Conventional wisdom would likely conclude that using an image of a competing product to advertise your own runs afoul of false advertising laws. Not necessarily, says a federal judge in the Northern District of Illinois. In Tactical Medical Solutions v. Karl, Emergency Medical Instruments (EMI) used the following photo of Tactical Medical Solutions's (TMS) competing tourniquet (apparently inadvertently) to advertise its own tourniquet.
Although TMS argued that EMI's product was inferior because it "uses lower-grade stitching, is covered in a coating that chips more easily, has a cap screw that rusts more easily, and lacks pin covers," it also claimed that EMI's product was "a visual twin" and "virtually indistinguishable" from TMS's product, mostly in the context of TMS's design patent infringement claims.
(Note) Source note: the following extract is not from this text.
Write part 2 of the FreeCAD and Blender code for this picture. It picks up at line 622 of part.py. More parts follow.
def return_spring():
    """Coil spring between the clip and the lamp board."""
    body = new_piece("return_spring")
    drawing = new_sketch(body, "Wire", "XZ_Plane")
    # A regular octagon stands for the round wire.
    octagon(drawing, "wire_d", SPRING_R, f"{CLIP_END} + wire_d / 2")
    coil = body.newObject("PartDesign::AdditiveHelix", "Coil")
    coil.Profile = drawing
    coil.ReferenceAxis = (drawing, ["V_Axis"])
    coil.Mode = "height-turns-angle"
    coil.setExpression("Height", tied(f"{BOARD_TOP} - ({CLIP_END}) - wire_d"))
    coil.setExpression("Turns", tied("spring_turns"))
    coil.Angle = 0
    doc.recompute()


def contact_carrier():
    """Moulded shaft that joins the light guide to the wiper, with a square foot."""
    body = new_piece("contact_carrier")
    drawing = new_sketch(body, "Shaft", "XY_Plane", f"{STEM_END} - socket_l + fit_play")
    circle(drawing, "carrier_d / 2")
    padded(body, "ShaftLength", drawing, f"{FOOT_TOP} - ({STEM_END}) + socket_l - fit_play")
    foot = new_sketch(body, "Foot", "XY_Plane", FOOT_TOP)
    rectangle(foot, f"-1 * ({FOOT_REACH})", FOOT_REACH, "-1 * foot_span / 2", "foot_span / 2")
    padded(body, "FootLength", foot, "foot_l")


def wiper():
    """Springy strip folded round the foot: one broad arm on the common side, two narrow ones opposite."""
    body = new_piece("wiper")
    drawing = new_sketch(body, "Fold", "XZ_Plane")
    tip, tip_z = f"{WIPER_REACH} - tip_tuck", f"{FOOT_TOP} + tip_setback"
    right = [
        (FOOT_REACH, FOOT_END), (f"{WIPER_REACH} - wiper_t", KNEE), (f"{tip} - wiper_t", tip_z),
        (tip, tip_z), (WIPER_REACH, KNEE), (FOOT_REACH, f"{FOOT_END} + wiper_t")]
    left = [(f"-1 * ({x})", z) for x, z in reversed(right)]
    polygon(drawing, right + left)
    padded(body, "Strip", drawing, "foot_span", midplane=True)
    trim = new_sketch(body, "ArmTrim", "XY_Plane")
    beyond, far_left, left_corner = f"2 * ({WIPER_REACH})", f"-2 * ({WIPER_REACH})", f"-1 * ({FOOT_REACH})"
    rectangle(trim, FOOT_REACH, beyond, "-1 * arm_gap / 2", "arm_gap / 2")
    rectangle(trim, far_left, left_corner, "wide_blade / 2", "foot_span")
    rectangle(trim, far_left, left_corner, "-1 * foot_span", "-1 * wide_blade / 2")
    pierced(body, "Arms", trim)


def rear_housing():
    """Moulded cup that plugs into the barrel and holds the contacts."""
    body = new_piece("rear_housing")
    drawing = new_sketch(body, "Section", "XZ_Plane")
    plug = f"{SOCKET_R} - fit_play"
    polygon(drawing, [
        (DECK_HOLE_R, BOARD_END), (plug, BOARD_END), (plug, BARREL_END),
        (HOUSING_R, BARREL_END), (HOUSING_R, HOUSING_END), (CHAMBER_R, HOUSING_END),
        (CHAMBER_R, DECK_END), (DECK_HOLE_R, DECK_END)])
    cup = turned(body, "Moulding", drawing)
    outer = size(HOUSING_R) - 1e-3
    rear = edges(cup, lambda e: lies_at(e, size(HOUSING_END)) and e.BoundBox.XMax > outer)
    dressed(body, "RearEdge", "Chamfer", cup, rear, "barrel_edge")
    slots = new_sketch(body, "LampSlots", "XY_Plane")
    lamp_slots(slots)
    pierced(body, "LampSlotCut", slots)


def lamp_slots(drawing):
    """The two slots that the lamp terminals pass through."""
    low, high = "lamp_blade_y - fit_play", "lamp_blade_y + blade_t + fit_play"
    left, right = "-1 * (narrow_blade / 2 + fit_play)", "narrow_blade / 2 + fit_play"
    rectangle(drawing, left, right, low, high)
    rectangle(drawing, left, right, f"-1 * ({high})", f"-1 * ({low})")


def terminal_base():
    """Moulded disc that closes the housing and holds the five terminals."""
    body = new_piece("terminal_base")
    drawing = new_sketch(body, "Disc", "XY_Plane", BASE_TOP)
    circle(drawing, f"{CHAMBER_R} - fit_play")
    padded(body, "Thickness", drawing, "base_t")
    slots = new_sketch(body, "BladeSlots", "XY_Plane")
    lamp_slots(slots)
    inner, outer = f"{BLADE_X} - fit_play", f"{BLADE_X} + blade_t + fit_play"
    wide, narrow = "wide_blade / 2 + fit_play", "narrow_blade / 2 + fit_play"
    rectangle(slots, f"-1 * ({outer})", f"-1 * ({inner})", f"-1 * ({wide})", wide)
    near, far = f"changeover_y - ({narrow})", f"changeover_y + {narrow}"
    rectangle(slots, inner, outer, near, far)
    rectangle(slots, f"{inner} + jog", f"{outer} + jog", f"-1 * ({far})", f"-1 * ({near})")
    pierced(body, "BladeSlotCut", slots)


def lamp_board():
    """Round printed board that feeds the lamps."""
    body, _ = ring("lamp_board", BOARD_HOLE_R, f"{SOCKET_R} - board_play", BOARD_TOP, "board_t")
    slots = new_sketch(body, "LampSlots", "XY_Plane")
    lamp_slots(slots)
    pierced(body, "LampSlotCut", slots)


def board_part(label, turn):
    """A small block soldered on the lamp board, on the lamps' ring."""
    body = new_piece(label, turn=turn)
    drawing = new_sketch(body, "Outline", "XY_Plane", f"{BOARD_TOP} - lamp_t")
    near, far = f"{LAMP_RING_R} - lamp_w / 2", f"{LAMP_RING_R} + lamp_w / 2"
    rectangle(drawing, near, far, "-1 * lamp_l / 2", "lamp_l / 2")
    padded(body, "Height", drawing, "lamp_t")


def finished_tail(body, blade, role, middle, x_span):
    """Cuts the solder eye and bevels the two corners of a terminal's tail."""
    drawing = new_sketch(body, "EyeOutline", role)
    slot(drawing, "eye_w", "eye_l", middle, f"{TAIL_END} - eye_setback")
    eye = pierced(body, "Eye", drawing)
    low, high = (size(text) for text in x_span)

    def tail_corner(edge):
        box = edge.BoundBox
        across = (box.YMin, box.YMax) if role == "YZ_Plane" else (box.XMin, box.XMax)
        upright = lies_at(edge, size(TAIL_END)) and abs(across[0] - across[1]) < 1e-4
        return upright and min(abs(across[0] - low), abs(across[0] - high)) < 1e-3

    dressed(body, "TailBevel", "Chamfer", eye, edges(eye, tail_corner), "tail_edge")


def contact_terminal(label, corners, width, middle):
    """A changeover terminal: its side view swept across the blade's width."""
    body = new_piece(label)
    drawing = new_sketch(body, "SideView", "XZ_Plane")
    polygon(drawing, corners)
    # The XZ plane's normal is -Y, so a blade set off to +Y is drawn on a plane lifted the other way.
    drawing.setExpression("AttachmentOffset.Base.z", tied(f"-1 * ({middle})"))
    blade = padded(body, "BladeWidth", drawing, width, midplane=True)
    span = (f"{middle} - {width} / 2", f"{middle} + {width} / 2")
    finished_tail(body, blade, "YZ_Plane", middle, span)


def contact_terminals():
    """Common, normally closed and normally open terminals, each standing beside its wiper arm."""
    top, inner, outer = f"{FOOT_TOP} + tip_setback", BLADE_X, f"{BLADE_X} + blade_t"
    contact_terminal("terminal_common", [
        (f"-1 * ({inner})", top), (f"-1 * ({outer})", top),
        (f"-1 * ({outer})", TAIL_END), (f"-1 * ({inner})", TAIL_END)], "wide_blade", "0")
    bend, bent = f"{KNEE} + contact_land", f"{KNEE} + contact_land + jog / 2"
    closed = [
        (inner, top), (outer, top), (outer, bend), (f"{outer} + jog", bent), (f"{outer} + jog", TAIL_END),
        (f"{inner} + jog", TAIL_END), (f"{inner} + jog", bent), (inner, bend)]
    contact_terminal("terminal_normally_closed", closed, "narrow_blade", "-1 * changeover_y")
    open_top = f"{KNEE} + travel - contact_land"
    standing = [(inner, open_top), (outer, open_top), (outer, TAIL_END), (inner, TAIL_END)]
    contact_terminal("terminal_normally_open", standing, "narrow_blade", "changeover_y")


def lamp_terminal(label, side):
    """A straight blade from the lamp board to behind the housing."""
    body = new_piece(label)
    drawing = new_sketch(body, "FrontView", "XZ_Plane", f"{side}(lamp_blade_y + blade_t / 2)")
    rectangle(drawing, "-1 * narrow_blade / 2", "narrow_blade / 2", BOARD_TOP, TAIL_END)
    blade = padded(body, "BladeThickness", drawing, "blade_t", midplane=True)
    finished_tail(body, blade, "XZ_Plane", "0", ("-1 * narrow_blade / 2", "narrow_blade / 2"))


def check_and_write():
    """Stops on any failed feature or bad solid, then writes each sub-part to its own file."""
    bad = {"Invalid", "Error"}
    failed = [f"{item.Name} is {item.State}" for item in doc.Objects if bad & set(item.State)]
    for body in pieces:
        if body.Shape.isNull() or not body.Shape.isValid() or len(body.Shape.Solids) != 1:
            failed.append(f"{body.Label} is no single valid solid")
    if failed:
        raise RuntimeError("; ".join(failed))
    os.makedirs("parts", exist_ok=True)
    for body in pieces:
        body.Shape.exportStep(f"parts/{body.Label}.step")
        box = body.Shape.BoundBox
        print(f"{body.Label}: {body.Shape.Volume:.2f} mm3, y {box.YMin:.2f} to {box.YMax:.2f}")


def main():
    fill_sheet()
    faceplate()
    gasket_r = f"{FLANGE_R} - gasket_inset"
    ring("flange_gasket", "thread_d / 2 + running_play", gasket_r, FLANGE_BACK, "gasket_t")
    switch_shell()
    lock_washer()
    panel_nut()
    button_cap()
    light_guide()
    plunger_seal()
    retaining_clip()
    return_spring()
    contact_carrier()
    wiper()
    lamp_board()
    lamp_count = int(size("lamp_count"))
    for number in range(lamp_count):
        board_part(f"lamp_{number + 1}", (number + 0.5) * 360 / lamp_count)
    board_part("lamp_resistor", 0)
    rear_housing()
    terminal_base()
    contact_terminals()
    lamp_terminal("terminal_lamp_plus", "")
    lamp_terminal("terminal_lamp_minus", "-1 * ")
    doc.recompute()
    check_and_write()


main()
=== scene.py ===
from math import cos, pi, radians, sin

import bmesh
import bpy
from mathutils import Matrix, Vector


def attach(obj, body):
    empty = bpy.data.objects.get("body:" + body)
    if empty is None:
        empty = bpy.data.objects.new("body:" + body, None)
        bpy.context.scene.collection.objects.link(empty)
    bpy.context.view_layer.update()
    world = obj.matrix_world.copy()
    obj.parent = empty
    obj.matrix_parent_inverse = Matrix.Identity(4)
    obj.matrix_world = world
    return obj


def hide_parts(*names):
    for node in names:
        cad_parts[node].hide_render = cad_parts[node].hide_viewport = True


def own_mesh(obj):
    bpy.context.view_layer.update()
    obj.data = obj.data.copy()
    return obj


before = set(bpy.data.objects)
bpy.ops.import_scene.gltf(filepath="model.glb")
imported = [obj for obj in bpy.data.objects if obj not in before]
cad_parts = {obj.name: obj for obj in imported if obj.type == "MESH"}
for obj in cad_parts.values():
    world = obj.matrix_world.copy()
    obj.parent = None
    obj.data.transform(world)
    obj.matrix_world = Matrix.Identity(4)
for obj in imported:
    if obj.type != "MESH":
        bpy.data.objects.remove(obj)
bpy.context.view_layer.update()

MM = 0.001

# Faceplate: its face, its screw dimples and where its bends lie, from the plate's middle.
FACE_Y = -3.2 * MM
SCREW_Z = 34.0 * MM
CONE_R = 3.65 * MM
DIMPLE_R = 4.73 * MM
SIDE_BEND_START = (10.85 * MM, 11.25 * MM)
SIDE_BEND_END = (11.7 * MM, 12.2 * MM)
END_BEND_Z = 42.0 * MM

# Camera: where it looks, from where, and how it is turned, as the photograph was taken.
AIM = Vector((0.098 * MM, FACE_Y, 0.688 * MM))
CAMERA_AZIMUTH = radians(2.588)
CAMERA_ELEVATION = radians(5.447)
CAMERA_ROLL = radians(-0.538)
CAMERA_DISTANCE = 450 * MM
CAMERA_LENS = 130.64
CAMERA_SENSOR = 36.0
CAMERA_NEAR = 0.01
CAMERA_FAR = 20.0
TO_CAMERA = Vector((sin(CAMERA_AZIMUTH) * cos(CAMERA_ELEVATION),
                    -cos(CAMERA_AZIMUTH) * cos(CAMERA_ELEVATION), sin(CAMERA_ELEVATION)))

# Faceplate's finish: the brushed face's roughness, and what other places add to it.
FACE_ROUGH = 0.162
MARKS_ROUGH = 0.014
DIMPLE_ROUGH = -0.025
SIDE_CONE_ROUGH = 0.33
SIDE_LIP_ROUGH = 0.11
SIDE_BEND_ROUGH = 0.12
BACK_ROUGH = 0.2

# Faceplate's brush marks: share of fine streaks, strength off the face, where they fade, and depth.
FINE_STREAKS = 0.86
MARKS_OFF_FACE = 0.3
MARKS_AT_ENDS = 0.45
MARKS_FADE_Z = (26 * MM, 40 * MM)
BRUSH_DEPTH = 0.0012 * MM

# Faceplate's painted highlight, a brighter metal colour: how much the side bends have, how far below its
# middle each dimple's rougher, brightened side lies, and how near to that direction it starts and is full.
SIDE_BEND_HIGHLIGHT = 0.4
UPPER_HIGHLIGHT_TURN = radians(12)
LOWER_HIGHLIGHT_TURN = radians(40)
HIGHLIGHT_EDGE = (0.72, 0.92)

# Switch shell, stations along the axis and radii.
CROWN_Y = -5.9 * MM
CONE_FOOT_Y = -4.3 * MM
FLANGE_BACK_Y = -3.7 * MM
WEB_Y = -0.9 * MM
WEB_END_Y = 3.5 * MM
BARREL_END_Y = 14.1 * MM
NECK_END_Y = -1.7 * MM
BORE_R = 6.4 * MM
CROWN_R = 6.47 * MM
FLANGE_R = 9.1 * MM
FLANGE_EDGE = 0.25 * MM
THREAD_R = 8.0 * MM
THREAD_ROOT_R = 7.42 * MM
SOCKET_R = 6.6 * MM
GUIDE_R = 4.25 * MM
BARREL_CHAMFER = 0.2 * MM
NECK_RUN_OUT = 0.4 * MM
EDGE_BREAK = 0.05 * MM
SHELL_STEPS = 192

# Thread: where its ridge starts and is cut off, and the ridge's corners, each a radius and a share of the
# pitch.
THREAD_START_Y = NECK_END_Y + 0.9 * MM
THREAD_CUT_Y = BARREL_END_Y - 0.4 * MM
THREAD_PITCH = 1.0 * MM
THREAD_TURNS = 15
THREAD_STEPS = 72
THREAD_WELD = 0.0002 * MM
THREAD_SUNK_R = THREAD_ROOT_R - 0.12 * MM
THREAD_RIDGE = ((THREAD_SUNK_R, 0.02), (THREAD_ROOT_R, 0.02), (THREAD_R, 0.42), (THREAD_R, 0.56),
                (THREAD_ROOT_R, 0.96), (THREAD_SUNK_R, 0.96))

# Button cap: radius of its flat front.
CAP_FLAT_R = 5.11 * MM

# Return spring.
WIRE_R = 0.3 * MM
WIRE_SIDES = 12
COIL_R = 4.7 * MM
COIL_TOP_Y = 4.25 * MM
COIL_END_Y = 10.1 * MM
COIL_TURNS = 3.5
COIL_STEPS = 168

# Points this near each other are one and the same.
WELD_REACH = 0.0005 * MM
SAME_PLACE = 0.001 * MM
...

Under these circumstances, the court noted that "[w]hile a company’s use of an image of a competitor’s product in advertising its own product may give rise to liability under § 43(a), liability under such circumstances 'is not automatic.'" In particular, the alleged inferior qualities of EMI's tourniquet were not discernible from the photo at issue. "TMS has not alleged how the picture EMI used to advertise [EMI's] tourniquet misrepresents those inferiorities or creates an impression that the customer will receive a tourniquet of superior quality," said the court in its June 11, 2019 decision denying TMS's summary judgment motion. A reasonable jury could thus conclude that there was no false advertising here, the court reasoned.
This is not to suggest that companies should feel free to use images of competing products to advertise their own. But if you're faced with accusations of doing so, the fact that the images do not misrepresent the appearance or quality of your product may save you.
While a company’s use of an image of a competitor’s product in advertising its own product may give rise to liability under § 43(a), liability under such circumstances "is not automatic."